Modern SSDs offer high bandwidth (e.g., a million I/O operations per second for about $200), though lookups still take milliseconds compared to nanoseconds for RAM [00:15:42]. The key is to saturate this memory bandwidth by constantly pulling things out of state in parallel [00:16:07].
Ethereum stores its state in a Merkel Patricia Trie (MPT), which is a tree structure [00:16:29]. The MPT is philosophically central to Ethereum as it allows for succinct verification of transactions and state. This means one can check the root of the tree to verify all data beneath it, unlike other blockchains that might require downloading and re-executing an entire block to verify a transaction [00:17:15].
The challenge is that no existing databases are natively built as MPTs; they typically use B-trees or LSM trees [00:16:47]. This creates an inefficiency: when traversing the logical MPT in Ethereum, the system has to perform multiple lookups (16 to 32 times more overhead) within a different underlying database structure [00:19:10].

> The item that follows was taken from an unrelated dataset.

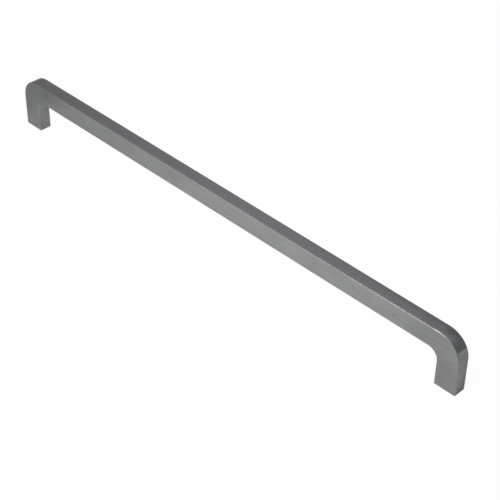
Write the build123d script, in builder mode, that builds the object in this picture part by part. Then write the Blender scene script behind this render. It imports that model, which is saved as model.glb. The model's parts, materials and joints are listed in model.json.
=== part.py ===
from build123d import *
import os
from math import radians, tan

# One-piece bow pull for a drawer or a cabinet door, in millimetres.
# X runs along the bar, Y across it and Z out from the door.
# The origin lies on the door's face, midway between the two screw holes.

# Driving dimensions of the bow
hole_pitch = 320.0
leg_width = 13.0
bar_height = 12.0
thickness = 7.5
projection = 33.0
outer_bend_radius = 13.0
inner_bend_radius = 6.0
edge_round = 0.35
foot_chamfer = 0.3

# Driving dimensions of the screw holes, tapped for a 4 mm machine screw
thread_diameter = 4.0
pilot_diameter = 3.3
thread_depth = 11.0
tap_lead = 0.8
pilot_run_out = 2.2
countersink_diameter = 4.8
countersink_angle = 90.0
drill_point_angle = 118.0

# Sizes that follow from them
overall_length = hole_pitch + leg_width
gap_length = hole_pitch - leg_width
finger_clearance = projection - bar_height
thread_radius = thread_diameter / 2
pilot_radius = pilot_diameter / 2
countersink_radius = countersink_diameter / 2
countersink_depth = (countersink_radius - thread_radius) / tan(radians(countersink_angle / 2))
pilot_depth = thread_depth + tap_lead + pilot_run_out
drill_point_height = pilot_radius / tan(radians(drill_point_angle / 2))

# Screw hole: a turned form with its mouth at the origin and its blind end above.
# The wall up to thread_depth stands where the thread's roots are.
with BuildPart() as screw_hole:
    with BuildSketch(Plane.XZ):
        with BuildLine():
            Polyline(
                (0, 0),
                (countersink_radius, 0),
                (thread_radius, countersink_depth),
                (thread_radius, thread_depth),
                (pilot_radius, thread_depth + tap_lead),
                (pilot_radius, pilot_depth),
                (0, pilot_depth + drill_point_height),
                close=True,
            )
        make_face()
    revolve(axis=Axis.Z)

# Bow: bar and legs are one profile, seen from the front and as thick as the bar
with BuildPart() as pull:
    with BuildSketch(Plane.XZ) as profile:
        with Locations((0, projection / 2)):
            Rectangle(overall_length, projection)
        with Locations((0, finger_clearance / 2)):
            Rectangle(gap_length, finger_clearance, mode=Mode.SUBTRACT)
        # Corners by height: the feet, then the gap's two, then the bar's outer two
        fillet(profile.vertices().group_by(Axis.Y)[1], radius=inner_bend_radius)
        fillet(profile.vertices().group_by(Axis.Y)[-1], radius=outer_bend_radius)
    extrude(amount=thickness / 2, both=True)

    # The long edges of the front and the back are softened, from foot to foot
    side_edges = pull.faces().filter_by(Axis.Y).edges()
    foot_edges = pull.faces().group_by(Axis.Z)[0].edges()
    fillet(side_edges - foot_edges, radius=edge_round)

    # The ground feet keep a flat face with a light break round it
    chamfer(pull.faces().group_by(Axis.Z)[0].edges(), length=foot_chamfer)

    # One blind screw hole on the centre line of each leg
    with GridLocations(hole_pitch, 0, 2, 1):
        add(screw_hole.part, mode=Mode.SUBTRACT)

pull.part.label = "pull"

os.makedirs("parts", exist_ok=True)
export_step(pull.part, "parts/pull.step")
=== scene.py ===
"""Looks for the cabinet pull: satin metal, threads in the feet, a white table and a soft studio."""
import json
import math

import bmesh
import bpy
from mathutils import Matrix, Vector


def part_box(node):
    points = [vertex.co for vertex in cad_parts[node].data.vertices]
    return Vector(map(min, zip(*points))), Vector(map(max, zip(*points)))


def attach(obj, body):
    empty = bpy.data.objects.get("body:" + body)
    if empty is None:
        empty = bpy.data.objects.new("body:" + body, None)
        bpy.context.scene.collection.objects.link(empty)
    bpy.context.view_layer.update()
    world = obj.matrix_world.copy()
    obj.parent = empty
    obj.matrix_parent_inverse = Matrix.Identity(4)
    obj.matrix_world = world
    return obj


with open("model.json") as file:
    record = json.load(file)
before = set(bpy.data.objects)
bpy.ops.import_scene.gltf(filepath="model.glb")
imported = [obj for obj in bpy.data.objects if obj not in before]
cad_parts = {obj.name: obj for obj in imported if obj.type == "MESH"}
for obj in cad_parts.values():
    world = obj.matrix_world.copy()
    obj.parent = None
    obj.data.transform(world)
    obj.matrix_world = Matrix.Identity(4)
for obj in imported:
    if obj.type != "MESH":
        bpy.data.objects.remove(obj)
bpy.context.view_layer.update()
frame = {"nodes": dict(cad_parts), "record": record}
pull_low, pull_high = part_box("pull")

MM = 0.001
WHITE = (1.0, 1.0, 1.0, 1.0)

# A pair of places, angles or shares says where a change begins and where it is complete.

# Camera, fitted to the photo: metres and degrees, with its sensor in millimetres
CAMERA_AT = Vector((0.44067, -0.42249, 0.47374))
CAMERA_AIM = Vector((0.04135, -0.01883, 0.02700))
CAMERA_ROLL = 0.963
CAMERA_FIELD = 20.116
CAMERA_SENSOR = 36.0
CAMERA_NEAREST = 0.01
CAMERA_FARTHEST = 50.0

# Outline of the pull as seen from the front, with the bends and the finger gap of the part's source
FRONT_Y = pull_low[1]
END_X = pull_high[0]
TOP_Z = pull_high[2]
OUTER_BEND = 13.0 * MM
INNER_BEND = 6.0 * MM
GAP_HALF = 153.5 * MM
GAP_HEIGHT = 21.0 * MM

# Screw thread, M4 coarse: the bore's wall stands at the roots of the thread
THREAD_PITCH = 0.7 * MM
THREAD_ROOT_RADIUS = 2.0 * MM
THREAD_CREST_RADIUS = 1.65 * MM
THREAD_HALF_ROOT = 0.44 * THREAD_PITCH
THREAD_HALF_CREST = 0.13 * THREAD_PITCH
THREAD_START = 0.5 * MM
THREAD_END = 11.0 * MM
THREAD_STEPS_PER_TURN = 40
THREAD_FADE_TURNS = 2.0
THREAD_LEAST_RISE = 0.02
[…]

Monad DB addresses this by being a full rebuild of a database where the Merkel Patricia Trie is the actual way data is stored on disk [00:19:42]. This removes the “tree indirection” and allows for 16 to 32 times fewer lookups per tree traversal [00:19:50]. Combined with asynchronous I/O (using kernel technology like IOU ring), Monad DB can issue many parallel lookups simultaneously, feeding data back into the parallel execution engine [00:20:19]. This parallel state access, alongside parallel execution, is the “secret sauce” that makes Monad’s high performance possible [00:21:12].